Transforming One‐Dimensional Nanowalls to Long‐Range Ordered Two‐Dimensional Nanowaves: Exploiting Buckling Instability and Nanofibers Effect in Holographic Lithography

Two‐dimensional nanowaves with long‐range order are fabricated by exploiting swelling‐induced buckling of one‐dimensional (1D) nanowalls with nanofibers formed in‐between during holographic lithography of the negative‐tone photoresist SU‐8. The 1D film goes through a constrained swelling in the development stage, and becomes buckled above the critical threshold. The degree of lateral undulation can be controlled by tuning the pattern aspect ratio (height/width) and exposure dosage.
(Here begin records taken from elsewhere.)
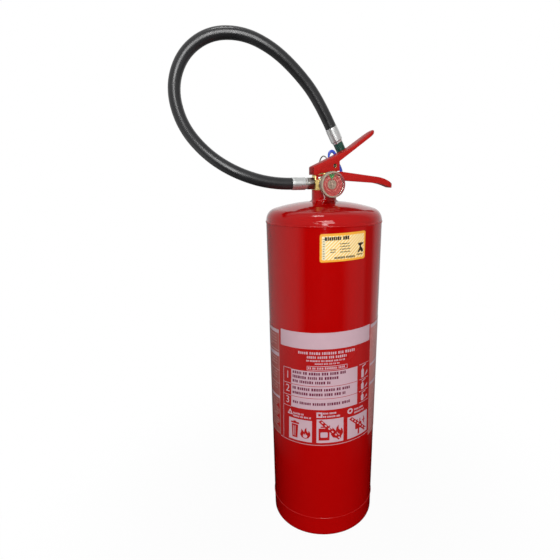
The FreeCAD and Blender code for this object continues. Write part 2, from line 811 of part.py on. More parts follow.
def arc_slot():
    """Slot in the far cheek that the pin sees as the lever turns about its pivot."""
    reach = math.hypot(pin_x - pivot_x, pin_z - pivot_z)
    half = pin_diameter / 2 + 2 * running
    depth = 2 * sheet
    y = half_lever - 1.5 * sheet
    start = rod(V(pin_x, y, pin_z), AXIS_Y, half, depth)
    end = start.copy()
    end.rotate(V(pivot_x, 0, pivot_z), AXIS_Y, -squeeze_degrees)
    band = tube(V(pivot_x, y, pivot_z), AXIS_Y, reach - half, reach + half, depth)
    first = math.atan2(pin_z - pivot_z, pin_x - pivot_x)
    last = first + math.radians(squeeze_degrees)
    fan = [(pivot_x, pivot_z)]
    for turn in (first, last):
        fan.append((pivot_x + beyond * math.cos(turn), pivot_z + beyond * math.sin(turn)))
    wedge = side_plate(fan, y, y + depth)
    return start.fuse(end).fuse(band.common(wedge))


def trigger_lever():
    blank = lever_blank()
    blank = blank.makeFillet(sheet - bend_flat, bent_edges(blank))
    lever = blank.cut(lever_hollow())
    pivot_hole = rod(V(pivot_x, -half_lever, pivot_z), AXIS_Y, pivot_diameter / 2 + running, lever_width)
    near_hole = rod(V(pin_x, -half_lever, pin_z), AXIS_Y, pin_diameter / 2, sheet)
    return lever.cut(pivot_hole).cut(near_hole).cut(arc_slot())


def pivot_pin():
    """Riveted pin through the lever's cheeks and the valve's lug."""
    half = half_lever + fit
    pin = rod(V(pivot_x, -half, pivot_z), AXIS_Y, pivot_diameter / 2, 2 * half)
    for side in (-1, 1):
        start = V(pivot_x, side * half, pivot_z)
        pin = pin.fuse(rod(start, AXIS_Y * side, pivot_head_diameter / 2, pivot_head_height))
    return pin.removeSplitter()


def pivot_spacers():
    """Washers on the pivot pin, one each side of the lug."""
    length = half_lever - sheet - lug_half_width - spacer_play
    spacers = []
    for side in (-1, 1):
        start = V(pivot_x, side * (lug_half_width + fit), pivot_z)
        spacers.append(tube(start, AXIS_Y * side, pivot_diameter / 2 + fit, lug_radius, length))
    return Part.makeCompound(spacers)


def handle_bottom(lift_z):
    """Underside of the handle's web from its tip back to the valve, or that line lifted."""
    z = block_top_z + lift_z
    dip = (handle_dip_x, z - handle_dip_drop)
    knee = (handle_knee_x, z - handle_knee_drop)
    tip = (handle_tip_x - handle_nose, z - handle_tip_drop)
    middle = ((knee[0] + tip[0]) / 2, (knee[1] + tip[1]) / 2 + handle_curve)
    return tip, [middle + knee, dip, (handle_seat_x, z), (handle_left, z)]


def carry_handle():
    """Channel that opens upwards: its web lies on the valve block, its flanges stand up."""
    tip, underside = handle_bottom(0)
    z = block_top_z
    knee = (handle_knee_x, z - handle_knee_drop + handle_knee_height)
    tip_top = (tip[0] + handle_nose_lean, tip[1] + handle_tip_height)
    middle = ((knee[0] + tip_top[0]) / 2, (knee[1] + tip_top[1]) / 2 + handle_curve * 2)
    nose = (handle_tip_x, tip[1] + handle_tip_height / 2)
    flange_line = [
        (handle_left, z + handle_left_height),
        (handle_peak_x, z + handle_peak_height),
    ]
    outline = [middle + tip_top, nose + tip] + underside + flange_line
    blank = side_profile(knee, outline, -half_handle, half_handle)
    blank = blank.common(plan_outline(handle_left, handle_tip_x, half_handle))
    floor_tip, floor = handle_bottom(sheet)
    over = [(handle_left, z + beyond), (handle_tip_x, z + beyond)]
    hollow = side_profile(floor_tip, floor + over, -half_handle, half_handle)
    inside = plan_outline(handle_left, handle_tip_x - handle_nose - sheet, half_handle - sheet)
    handle = blank.cut(hollow.common(inside))
    for opening in handle_openings():
        handle = handle.cut(opening)
    return handle


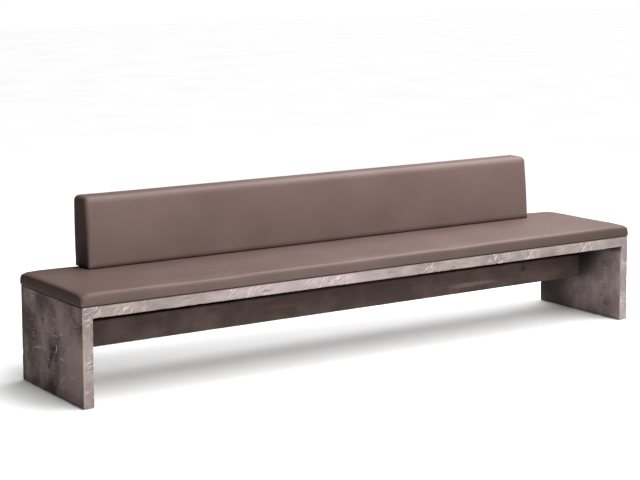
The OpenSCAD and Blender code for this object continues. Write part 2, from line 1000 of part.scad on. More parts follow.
module keeper_screw_places() {
    for (side = [-1, 1])
        translate([side * keeper_screw_x, keeper_thickness, keeper_height / 2])
            rotate([90, 0, 0])
                children();
}

module post_keepers() {
    color("#8d9095")
        keeper_places()
            difference() {
                linear_extrude(keeper_height)
                    polygon([
                        [-keeper_half_length, 0], [-keeper_inner_half, 0],
                        [-keeper_inner_half, keeper_depth - keeper_thickness],
                        [keeper_inner_half, keeper_depth - keeper_thickness],
                        [keeper_inner_half, 0], [keeper_half_length, 0],
                        [keeper_half_length, keeper_thickness], [keeper_outer_half, keeper_thickness],
                        [keeper_outer_half, keeper_depth], [-keeper_outer_half, keeper_depth],
                        [-keeper_outer_half, keeper_thickness], [-keeper_half_length, keeper_thickness]
                    ]);
                keeper_screw_places()
                    translate([0, 0, -overrun])
                        bored(screw_radius + fixing_clearance, keeper_thickness + 2 * overrun);
            }
}

module keeper_screws() {
    color("#b9bcc0")
        keeper_places()
            keeper_screw_places()
                pan_screw(keeper_screw_length);
}

/*
Backrest
*/

module leaning_slab(low, high, front, rear, length) {
    slant = 1 / cos(core_lean);
    extrude_x(length)
        polygon([
            [core_mid_y(low) - front * slant, low],
            [core_mid_y(low) + rear * slant, low],
            [core_mid_y(high) + rear * slant, high],
            [core_mid_y(high) - front * slant, high]
        ]);
}

module core_blank(grown = 0) {
    leaning_slab(
        core_under - grown, core_top + grown,
        core_thickness / 2 + grown, core_thickness / 2 + grown,
        2 * (core_half_x + grown)
    );
}

module base_screw_places() {
    for (x = core_bay_xs)
        translate([x, core_mid_y(core_under + base_screw_length / 2), backrest_foot + cover_thickness])
            children();
}

module backrest_core() {
    color("#c9ab7c")
        difference() {
            core_blank();
            keeper_places()
                keeper_screw_places()
                    pan_screw(keeper_screw_length, fixing_clearance);
            base_screw_places()
                flat_screw(base_screw_length, fixing_clearance);
        }
}

module backrest_base_blank(grown = 0) {
    translate([
        -back_half_x + back_base_inset - grown,
        back_front_at(backrest_base_thickness) + back_base_inset - grown,
        backrest_foot + cover_thickness - grown
    ])
        cube([
            2 * (back_half_x - back_base_inset + grown),
            back_rear_y - back_front_at(backrest_base_thickness) - 2 * (back_base_inset - grown),
            backrest_base_thickness + 2 * grown
        ]);
}

module back_post_passage() {
    post_passage(backrest_foot - overrun, core_under + overrun, slot_clearance);
}

module backrest_base() {
    color("#c9ab7c")
        difference() {
            backrest_base_blank();
            back_post_passage();
            base_screw_places()
                flat_screw(base_screw_length, fixing_clearance);
        }
}

module backrest_base_screws() {
    color("#b9bcc0")
        base_screw_places()
            flat_screw(base_screw_length);
}

module backrest_inner_form() {
    depth = cover_thickness + soft_clearance;
    ring_chain(back_rings(back_profile(depth, 2, inner_back_side_shares, inner_crown_shares), depth));
}

// Everything behind the back face of the core
module behind_core(grown = 0) {
    leaning_slab(
        backrest_foot - overrun, backrest_top + backrest_crown + overrun,
        -core_thickness / 2 - grown, backrest_thickness,
        2 * (back_half_x + overrun)
    );
}

module backrest_front_foam() {
    color("#e7dfc6")
        difference() {
            backrest_inner_form();
            behind_core(-soft_clearance);
            core_blank(soft_clearance);
            backrest_base_blank(soft_clearance);
        }
}

// Channels in the rear foam for the posts, the keepers and their screw heads
module post_channels() {
    half = keeper_half_length + soft_clearance;
    depth = keeper_depth + screw_head_height;
    for (x = post_xs)
        translate([x, 0, 0])
            leaning_slab(
                core_under - backrest_base_thickness, post_top + soft_clearance,
                0, core_thickness / 2 + depth, 2 * half
            );
}

module backrest_rear_foam() {
    color("#e7dfc6")
        difference() {
            intersection() {
                backrest_inner_form();
                behind_core(soft_clearance);
            }
            backrest_base_blank(soft_clearance);
            post_channels();
        }
}

// The two rings at the turned-under edge of the backrest cover
function back_edge_rings(opening) = [
    for (z = [cover_thickness, 0])
        [
            for (q = ring(
                back_half_x - opening, back_half_y - opening, backrest_foot_radius, 0, 0, seat_pad_crown_reach
            ))
                [q[0], (back_front_y + back_rear_y) / 2 + q[1], backrest_foot + z]
        ]
];

module backrest_cover() {
    inner = back_profile(cover_thickness, 2, inner_back_side_shares, inner_crown_shares);
    outer = back_profile(0, 4, back_side_shares, crown_shares);
    opening = backrest_bulge + backrest_turn_under;
    color("#7b6762")
        ring_chain(concat(
            back_rings(reversed(inner), cover_thickness),
            back_edge_rings(opening),
            back_rings(outer, 0)
        ));
}

module backrest_lining() {
    inset = backrest_bulge + backrest_turn_under + soft_clearance;
    color("#2f2d2c")
        difference() {
            translate([0, (back_front_y + back_rear_y) / 2, backrest_foot + cover_thickness - lining_thickness])
                linear_extrude(lining_thickness)
                    polygon(ring(
                        back_half_x - inset, back_half_y - inset,
                        backrest_foot_radius - soft_clearance, 0, 0, seat_pad_crown_reach
                    ));
            back_post_passage();
        }
}

/*
Feet
*/

module at_glides() {
    for (x = glide_xs)
        for (y = glide_ys)
            translate([x, y, 0])
                children();
}

module glides() {
    color("#d9d6cf")
        at_glides()
            difference() {
                bored(glide_diameter / 2, glide_height);
                translate([0, 0, glide_height - nail_head_thickness])
                    bored(nail_head_radius + fixing_clearance, nail_head_thickness + overrun);
            }
}

module glide_nails() {
    color("#b9bcc0")
        at_glides()
            translate([0, 0, glide_height - nail_head_thickness]) {
                bored(nail_head_radius, nail_head_thickness);
                bored(glide_nail_diameter / 2, glide_nail_length);
            }
}

/*
Assembly
*/

seat_board();
left_end_panel();
right_end_panel();
under_seat_rail();
left_mitre_tenons();
right_mitre_tenons();
left_rail_tenons();
right_rail_tenons();
rail_angles();
rail_angle_screws();
seat_pad_base();
seat_pad_foam();
seat_pad_cover();
seat_pad_lining();
seat_pad_tee_nuts();
seat_pad_bolts();
seat_pad_washers();
for (number = [1:post_count])
    back_post(post_xs[number - 1]);
post_bolts();
post_inserts();
post_keepers();
keeper_screws();
backrest_core();
backrest_base();
backrest_base_screws();
backrest_front_foam();
backrest_rear_foam();
backrest_cover();
backrest_lining();
glides();
glide_nails();
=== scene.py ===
"""Upholstered banquette bench: its looks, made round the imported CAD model.

Lengths are in metres, in the model's own frame: X along the bench, the front faces -Y, +Z up.
"""

import math

import bmesh
import bpy
from mathutils import Matrix, Vector, noise


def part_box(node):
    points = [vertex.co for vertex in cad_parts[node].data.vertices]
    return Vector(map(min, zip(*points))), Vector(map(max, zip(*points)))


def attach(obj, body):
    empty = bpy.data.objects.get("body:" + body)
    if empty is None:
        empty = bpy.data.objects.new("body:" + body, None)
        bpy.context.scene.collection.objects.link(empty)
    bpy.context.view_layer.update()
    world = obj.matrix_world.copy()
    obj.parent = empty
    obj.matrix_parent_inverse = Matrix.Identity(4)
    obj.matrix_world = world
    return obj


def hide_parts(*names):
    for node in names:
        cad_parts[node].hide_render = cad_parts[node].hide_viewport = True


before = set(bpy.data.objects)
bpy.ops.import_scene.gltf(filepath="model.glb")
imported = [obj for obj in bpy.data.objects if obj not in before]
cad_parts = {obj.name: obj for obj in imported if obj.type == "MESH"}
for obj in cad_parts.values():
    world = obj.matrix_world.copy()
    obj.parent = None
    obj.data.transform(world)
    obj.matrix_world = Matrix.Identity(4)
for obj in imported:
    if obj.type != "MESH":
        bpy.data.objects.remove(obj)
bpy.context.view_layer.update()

bl_info = {
    "name": "Upholstered banquette bench",
    "version": (1, 0, 0),
    "blender": (4, 5, 0),
    "location": "3D View > Sidebar > Bench",
    "description": "Sawn oak boards, leather pads and their fixings",
    "category": "Object",
}

# The boards and pads as the CAD model has them
BOARD_LOW, BOARD_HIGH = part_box("seat_board")
LEFT_LOW, LEFT_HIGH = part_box("left_end_panel")
RIGHT_LOW, RIGHT_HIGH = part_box("right_end_panel")
RAIL_LOW, RAIL_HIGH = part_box("under_seat_rail")
SEAT_LOW, SEAT_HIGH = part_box("seat_pad_cover")
BACK_LOW, BACK_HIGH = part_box("backrest_cover")
WASHERS_LOW, WASHERS_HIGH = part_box("seat_pad_washers")
BOARD_THICKNESS = BOARD_HIGH.z - BOARD_LOW.z
POSTS = [f"back_post_{number}" for number in range(1, 5)]
POST_XS = [sum(corner.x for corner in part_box(post)) / 2 for post in POSTS]
BAY_ENDS = [LEFT_HIGH.x, *POST_XS, RIGHT_LOW.x]
BOLT_XS = [(start + end) / 2 for start, end in zip(BAY_ENDS, BAY_ENDS[1:])]
WASHER_RADIUS = 0.012
BORE_RADIUS = WASHER_RADIUS + 0.0008
BORE_DEPTH = 0.012
BOLT_HOLE_RADIUS = 0.0048

# How far up from its foot a pad's cover is held by its plywood base
HELD_HEIGHT = 0.004
# How deep into a board the patches on its faces and edges reach
SKIN = 0.02
# The photograph's width in pixels, and the width of the camera's sensor in millimetres
PHOTO_WIDTH = 640
SENSOR_WIDTH = 36.0


# Colours and nodes


def linear(hex_colour):
    """An sRGB hex colour as linear red, green, blue and alpha."""
    shares = [int(hex_colour[i : i + 2], 16) / 255 for i in (1, 3, 5)]
    return [c / 12.92 if c <= 0.04045 else ((c + 0.055) / 1.055) ** 2.4 for c in shares] + [1.0]


def node(tree, kind, inputs=None, **settings):
    """Adds a shader node, with its settings, and with a value or a link for each input named."""
    made = tree.nodes.new(kind)
    for name, value in settings.items():
        setattr(made, name, value)
    for name, value in (inputs or {}).items():
        if isinstance(value, bpy.types.NodeSocket):
            tree.links.new(value, made.inputs[name])
        else:
            made.inputs[name].default_value = value
    return made


def blank_material(name):
    """A material with an empty tree, and its Object coordinates."""
    material = bpy.data.materials.new(name)
    material.use_nodes = True
    tree = material.node_tree
    tree.nodes.clear()
    return material, tree, node(tree, "ShaderNodeTexCoord").outputs["Object"]


def finished(tree, colour, roughness, bump=None, **others):
    """Ends a tree in a Principled shader, whose other inputs are named with _ for a space."""
    inputs = {"Base Color": colour, "Roughness": roughness}
    if bump is not None:
        inputs["Normal"] = bump
    inputs.update({name.replace("_", " "): value for name, value in others.items()})
    shader = node(tree, "ShaderNodeBsdfPrincipled", inputs)
    node(tree, "ShaderNodeOutputMaterial", {"Surface": shader.outputs[0]})


def ramp(tree, value, stops):
    """A colour ramp through grey levels or colours, given as (place, level or colour)."""
    made = node(tree, "ShaderNodeValToRGB", {"Fac": value})
    stops = [(place, look if isinstance(look, list) else [look, look, look, 1.0]) for place, look in stops]
    elements = made.color_ramp.elements
    elements[0].position, elements[0].color = stops[0]
    elements[1].position, elements[1].color = stops[-1]
    for place, colour in stops[1:-1]:
        elements.new(place).color = colour
    return made.outputs["Color"]


def speckle(tree, place, size, stretch=(1, 1, 1), detail=2.0, turn=(0, 0, 0)):
    """Soft noise whose lumps are about size across, longer where stretch is over 1."""
    moved = node(
        tree,
        "ShaderNodeMapping",
        {"Vector": place, "Rotation": turn, "Scale": [size * s for s in stretch]},
        vector_type="TEXTURE",
    )
    return node(
        tree, "ShaderNodeTexNoise", {"Vector": moved.outputs[0], "Scale": 1.0, "Detail": detail}
    ).outputs[0]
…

At a high aspect ratio (e.g., 6) and a high exposure dosage, nanofibers (30–50 nm in diameter) are formed between the nanowalls as a result of overlapping of low crosslinking density regions. By comparing experimental results with finite‐element analysis, the buckling mechanism is investigated, which confirms that the nanofibers prevent the deformed nanowalls from recovery to their original state, thus, leading to long‐range ordered two‐dimensional (2D) wavy structures. The film with nanowaves show weaker reflecting color under an ambient light and lower transmittance compared to the straight nanowalls. Using double exposure through a photomask, patterns consisting of both nanowaves and nanowalls for optical display are created.